Don Juan

Rogue, rake, romantic, or all and none. Don Giovanni or Don Juan as he is more familiarly known in English, here finally becomes English in order to haunt the streets of a Winter-of-Discontent stricken England. Kneehigh and director Emma Rice make the Don’s rapacious, destructive and fundamentally cruel sexual behaviour a subject of disapproval, but there is nonetheless, as with all Dons, a kind of vicarious thrill to be felt at the sight (often graphically depicted) of his voracious carnality. One has to agree with Kate Bassett, writing in the Independent, when she remarks that she has “never seen a more erotic Don than Gisli Orn Gardarsson when he has a fresh female wound around his torso”. It is Gardarsson’s utterly absorbed portrayal of his character which most impresses; whatever we may think of his place and persona within the play, his dedication and energy are awe-inspiring.

Ultimately however, much has been lost from the Da Ponte/Mozart opera upon which this production is based. This is nowhere more evident than in the character of the Don, who, to quote Shaw, “is a tragic hero or nothing”. Although I do not entirely agree with Shaw’s interpretation, a tragic hero would have been preferable to the anaemic figure on display here. From a play which seeks to delve into the desires and darker wants of its characters, the rather superficial examination of the Don himself is disappointing. ‘Freedom’ in its absolute sense is about as far as we get and even this small indication isn’t particularly enlightening. Mystery is one thing, but befuddlement is never good and befuddlement is all we get.

To be fair to Rice, she has stated that her main focus lies with the play’s female characters and perhaps in attempting to redress a perceived imbalance, she has consciously responded with an imbalance of her own. Of the three women who attract the attentions of the Don, Elvira is by far the weakest, lacking, as she does, a particularly well thought through character. Her personification of intoxicating, overwhelming female desire is intriguing, but never really gets its due and is repeatedly shunted off onto the sidelines in order to make room for the travails of Anna and Zerlina.

Of these two, Patrycja Kujawska’s Zerlina is by far the better. Her endearing combination of naivety and coquettish playfulness around her nice-but-dim fiancé Alan (energetically depicted by Carl Grose) is attractive and it is from her that we best get a sense of the conflict between the yearning for excitement and erotic escapism and a desire to remain rooted and embrace stability, with all its attendant blessings and curses. Anna, on the other hand, whilst convincingly guilt-ridden and neurotic, has her development stymied by being given some of the worst lines in the play. The exchange after her rape and father’s death at the hands of Don John is wince-inducingly dire (‘I thought it was you!’, well did you indeed dear…).

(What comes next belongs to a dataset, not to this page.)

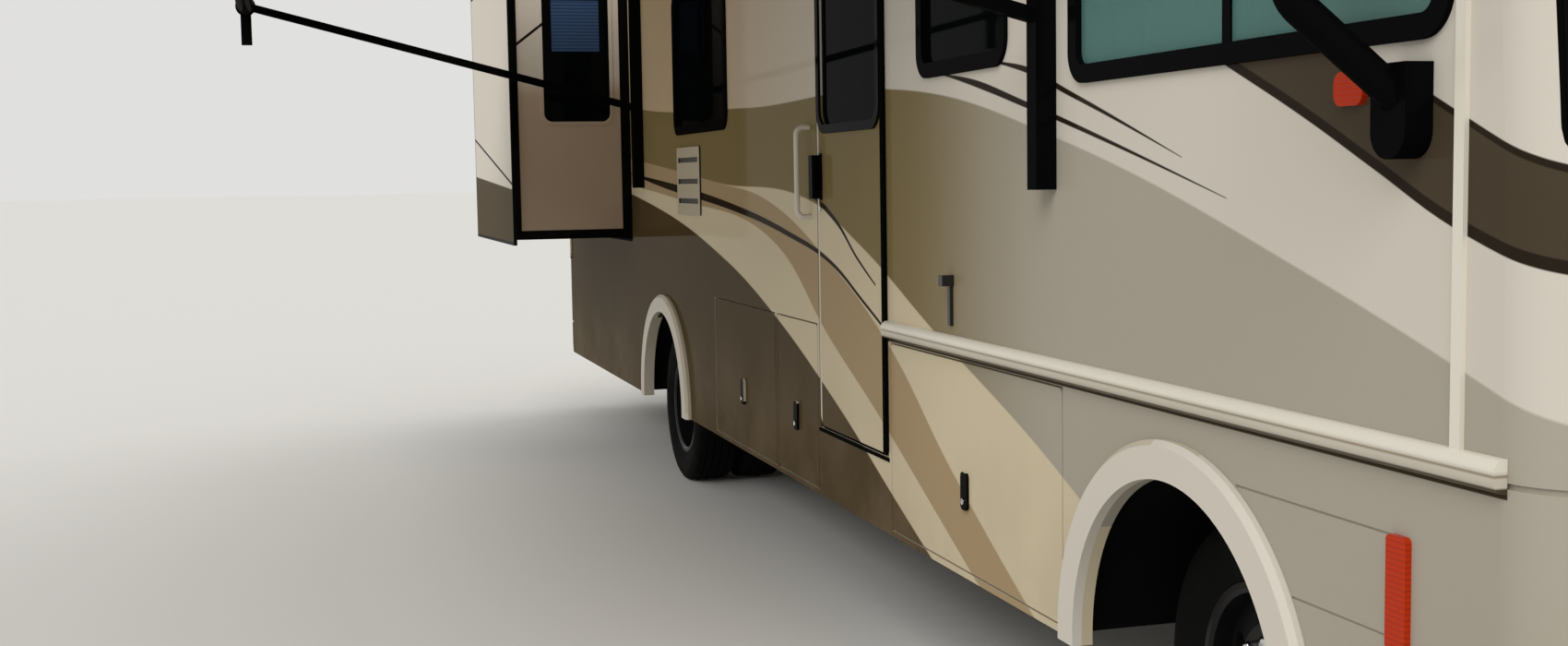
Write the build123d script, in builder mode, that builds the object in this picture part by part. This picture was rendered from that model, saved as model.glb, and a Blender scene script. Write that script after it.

Whilst top marks must be given to Kneehigh for their brilliant transposition of Mozart’s opera to the late seventies and also for the superb choreography, it is ultimately dialogue and music which rob the play of much of its potential. As Bassett notes again, the majority of the lines spoken by the cast are “mawkishly jejune: most embarrassing for an RSC co-production. Really, Rice needs to ditch some of her unevenly talented team”. The narrator, whose annoying running commentary merely gets on one’s nerves, reminded me of a similarly superfluous voice-over in Vicky, Christina, Barcelona. The songs are also uniformly dire, with the lyrical low-light being (sung of Zerlina) ‘she sweeps the night clean / so that we may dream’. The only quality to be heard comes from the excerpts from Mozart’s opera itself, spliced in as a kind of homage. At the end, having managed to string together a convincingly modern twist on the plot for most of the duration, Don John collapses with a drippy final scene in which rather than dragging the unrepentant rake off to hell, Anna’s father merely informs him that he (the Don) ‘doesn’t care’. At which point our antiheroic libertine expires from a drug overdose, prompting ‘Nobby’, our English Leporello, to weep over his prostrate corpse.

Such criticism should not be interpreted as meaning that I disliked Don John, but given its promise, hints of which were present throughout the performance, the final execution was disappointing. For dramatic power and better music, the original is to be preferred. For a good night out however and some startlingly acrobatic dance-sex, there is something to be said for this newcomer.